(WHAT YOU HAVE TO DO) Copy each line of the data below with the word "handed".

□ □ □ □

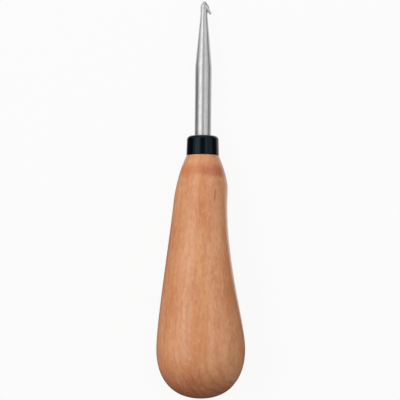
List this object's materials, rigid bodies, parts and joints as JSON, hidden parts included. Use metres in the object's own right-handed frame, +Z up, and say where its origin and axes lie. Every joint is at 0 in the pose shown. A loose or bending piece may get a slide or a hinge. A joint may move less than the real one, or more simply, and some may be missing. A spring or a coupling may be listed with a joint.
{
  "type": "rug hook",
  "caption": "Hand tool for hooked rugs: oval wooden bulb handle with a thumb rest, black ferrule, and a steel shank tapering to a barbed hook.",
  "frame": {"origin": "middle of the footprint, on the surface that the tool lies on", "axes": "+Z up from that surface, +Y along the tool towards the hook, +X towards the side that the hook's mouth opens to"},
  "size_m": [0.0322, 0.1436, 0.0292],
  "materials": {
    "lacquered_wood": "clear satin lacquer over fine-grained reddish-brown wood",
    "black_ferrule": "glossy black",
    "polished_steel": "polished, with very fine lines along the shank",
    "cured_adhesive": "clear amber cured adhesive, hidden in the handle"
  },
  "bodies": {
    "root": {"handle": "lacquered_wood", "ferrule": "black_ferrule", "hook_shank": "polished_steel", "tang_adhesive": "cured_adhesive"}
  },
  "joints": []
}
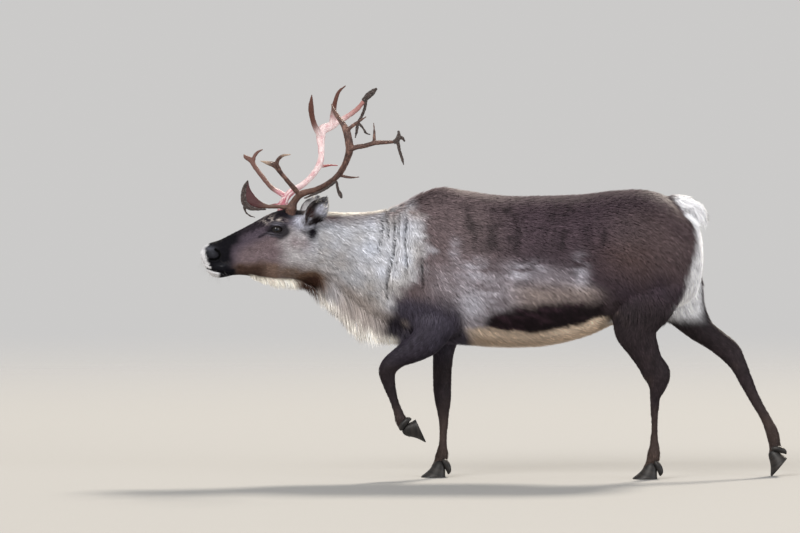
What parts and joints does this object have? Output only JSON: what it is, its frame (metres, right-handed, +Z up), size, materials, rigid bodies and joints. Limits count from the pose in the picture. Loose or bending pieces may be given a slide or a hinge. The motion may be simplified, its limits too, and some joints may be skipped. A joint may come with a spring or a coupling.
{
  "type": "reindeer",
  "caption": "Life-size bull reindeer as a still museum model in mid stride, with branched antlers that are shedding their velvet, a throat mane and a short tail.",
  "frame": {"origin": "on the floor, under the middle of the animal", "axes": "the nose points along -X, so +X is towards the rump; the animal's left side faces -Y; +Z is up"},
  "size_m": [2.2081, 0.571, 1.4722],
  "materials": {
    "coat_brown": "matt, short dense hair",
    "coat_pale": "matt, longer hair",
    "coat_white": "matt, long hair",
    "coat_black": "matt, short hair",
    "antler_brown": "satin, grooved antler",
    "antler_pink": "satin, newly bared antler",
    "velvet": "matt, dry shed skin",
    "horn": "satin hoof",
    "eye": "glossy"
  },
  "bodies": {
    "root": {"antler_left_beam": "antler_brown", "antler_left_bez": "antler_brown", "antler_left_brow": "antler_brown", "antler_left_crown": "antler_brown", "antler_left_rear": "antler_brown", "antler_right_beam": "antler_pink", "antler_right_bez": "antler_pink", "antler_right_brow": "antler_pink", "antler_right_crown": "antler_pink", "antler_right_front": "antler_pink", "ear_left": "coat_pale", "ear_right": "coat_pale", "eye_left": "eye", "eye_right": "eye", "foreleg_left_dewclaw_left": "horn", "foreleg_left_dewclaw_right": "horn", "foreleg_left_hoof_left": "horn", "foreleg_left_hoof_right": "horn", "foreleg_left_lower": "coat_black", "foreleg_left_upper": "coat_brown", "foreleg_right_dewclaw_left": "horn", "foreleg_right_dewclaw_right": "horn", "foreleg_right_hoof_left": "horn", "foreleg_right_hoof_right": "horn", "foreleg_right_lower": "coat_black", "foreleg_right_upper": "coat_brown", "head": "coat_brown", "hindleg_left_dewclaw_left": "horn", "hindleg_left_dewclaw_right": "horn", "hindleg_left_hoof_left": "horn", "hindleg_left_hoof_right": "horn", "hindleg_left_lower": "coat_black", "hindleg_left_upper": "coat_brown", "hindleg_right_dewclaw_left": "horn", "hindleg_right_dewclaw_right": "horn", "hindleg_right_hoof_left": "horn", "hindleg_right_hoof_right": "horn", "hindleg_right_lower": "coat_black", "hindleg_right_upper": "coat_brown", "neck": "coat_pale", "tail": "coat_white", "torso": "coat_brown", "velvet_left_beam": "velvet", "velvet_left_brow": "velvet", "velvet_left_rear": "velvet", "velvet_right_crown": "velvet"}
  },
  "joints": []
}
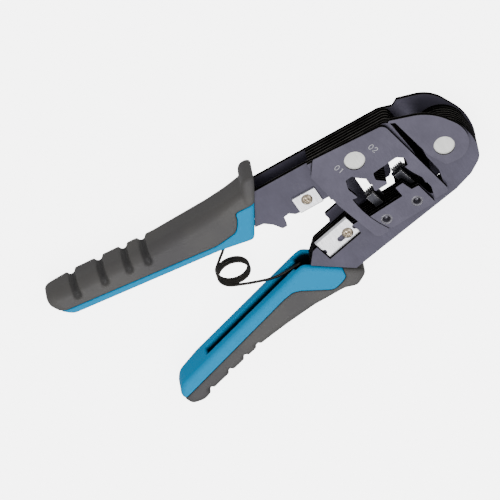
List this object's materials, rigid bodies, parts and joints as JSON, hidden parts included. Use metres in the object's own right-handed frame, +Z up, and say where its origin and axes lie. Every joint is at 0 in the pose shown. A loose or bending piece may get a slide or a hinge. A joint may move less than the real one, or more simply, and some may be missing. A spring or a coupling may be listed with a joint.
{
  "type": "modular plug crimping tool",
  "caption": "Hand crimping tool with laminated steel jaws, modular plug dies, cable cutter and stripper blades, and a spring between soft-grip handles.",
  "frame": {"origin": "middle of the bottom of the box around the tool, which lies flat with its front face up", "axes": "+X along the fixed arm towards the nose, +Y across the tool towards the fixed arm's outer edge, +Z up out of the front face"},
  "size_m": [0.2015, 0.0886, 0.0184],
  "materials": {
    "blackened_steel": "satin dark grey oxide",
    "tool_steel": "ground",
    "polished_pin": "polished ends",
    "blade_steel": "ground blade steel",
    "nickel_screw": "nickel plated",
    "spring_wire": "black oxide wire",
    "blue_plastic": "satin moulded",
    "dark_rubber": "matte soft-touch"
  },
  "bodies": {
    "frame": {"upper_back_plate": "blackened_steel", "die_lamination_1": "blackened_steel", "die_lamination_2": "blackened_steel", "die_lamination_3": "blackened_steel", "die_lamination_4": "blackened_steel", "upper_front_plate": "blackened_steel", "die_spacer_1": "blackened_steel", "die_spacer_2": "blackened_steel", "die_housing_plate": "blackened_steel", "nose_plate": "blackened_steel", "nose_back_spacer": "blackened_steel", "upper_tang_core": "blackened_steel", "pivot_pin": "polished_pin", "die_stack_pin": "polished_pin", "upper_arm_rivet": "blackened_steel", "short_blade": "blade_steel", "short_blade_screw": "nickel_screw", "upper_handle_liner": "blue_plastic", "upper_handle_grip": "dark_rubber", "return_spring": "spring_wire"},
    "lower_arm": {"lower_back_plate": "blackened_steel", "punch_lamination_1": "blackened_steel", "punch_lamination_2": "blackened_steel", "punch_lamination_3": "blackened_steel", "punch_lamination_4": "blackened_steel", "lower_front_plate": "blackened_steel", "punch_block_plate": "blackened_steel", "narrow_contact_comb": "tool_steel", "wide_contact_comb": "tool_steel", "narrow_strain_punch": "tool_steel", "wide_strain_punch": "tool_steel", "punch_block_rivets": "blackened_steel", "lower_arm_rivet": "blackened_steel", "long_blade": "blade_steel", "long_blade_screw": "nickel_screw", "lower_handle_liner": "blue_plastic", "lower_handle_grip": "dark_rubber"}
  },
  "joints": [
    {"name": "jaw_hinge", "type": "hinge", "parent": "frame", "child": "lower_arm", "pos_m": [0.0881, 0.0133, 0.0092], "axis": [0, 0, -1], "range_deg": [0, 13], "stiffness_Nm_per_rad": 1, "springref_deg": -22.92, "deforming": ["return_spring"]}
  ]
}
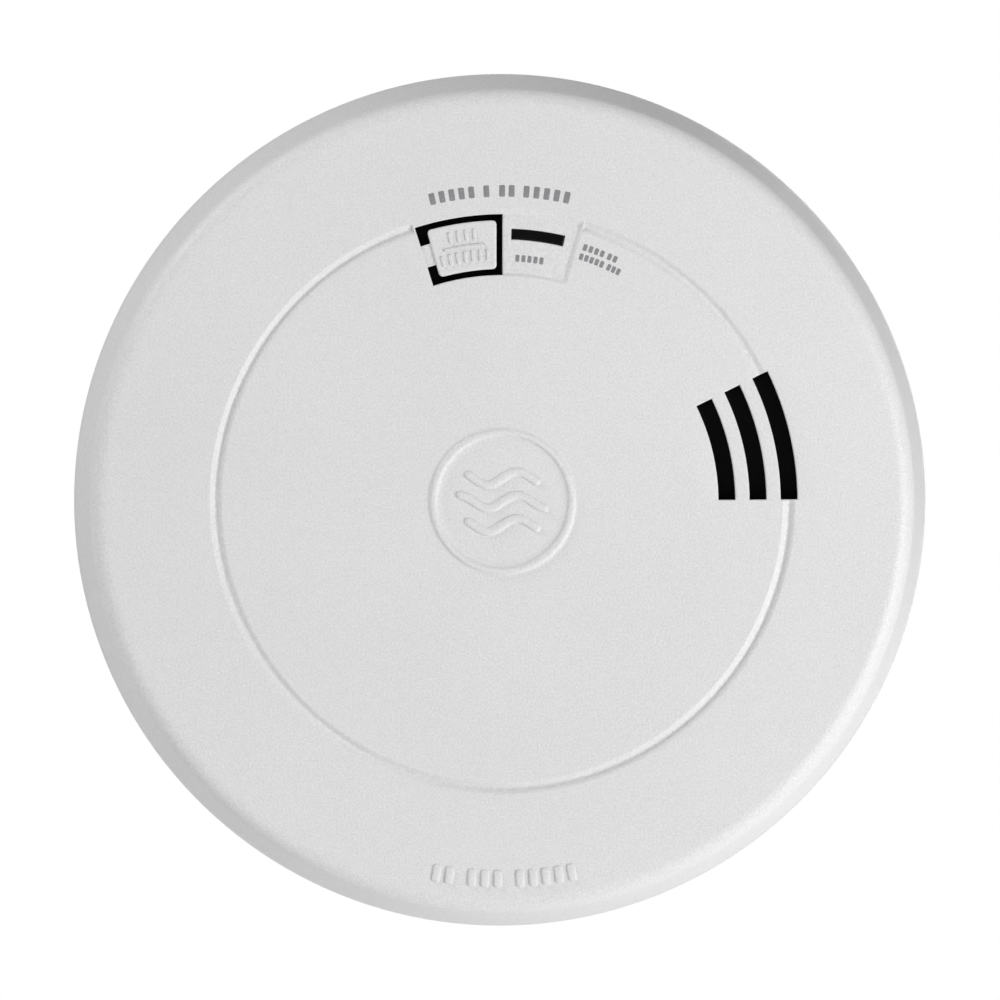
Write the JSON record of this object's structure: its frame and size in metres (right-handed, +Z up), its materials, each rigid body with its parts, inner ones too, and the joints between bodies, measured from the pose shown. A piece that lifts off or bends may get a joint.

□ □ □ □

(IN RESPONSE)
List this object's materials, rigid bodies, parts and joints as JSON, hidden parts included. Use metres in the object's own right-handed frame, +Z up, and say where its origin and axes lie. Every joint is at 0 in the pose shown. A loose or bending piece may get a slide or a hinge. A joint may move less than the real one, or more simply, and some may be missing. A spring or a coupling may be listed with a joint.
What parts and joints does this object have? Output only JSON: what it is, its frame (metres, right-handed, +Z up), size, materials, rigid bodies and joints. Limits count from the pose in the picture. Loose or bending pieces may be given a slide or a hinge. The motion may be simplified, its limits too, and some joints may be skipped. A joint may come with a spring or a coupling.
List this object's materials, rigid bodies, parts and joints as JSON, hidden parts included. Use metres in the object's own right-handed frame, +Z up, and say where its origin and axes lie. Every joint is at 0 in the pose shown. A loose or bending piece may get a slide or a hinge. A joint may move less than the real one, or more simply, and some may be missing. A spring or a coupling may be listed with a joint.
Write the JSON record of this object's structure: its frame and size in metres (right-handed, +Z up), its materials, each rigid body with its parts, inner ones too, and the joints between bodies, measured from the pose shown. A piece that lifts off or bends may get a joint.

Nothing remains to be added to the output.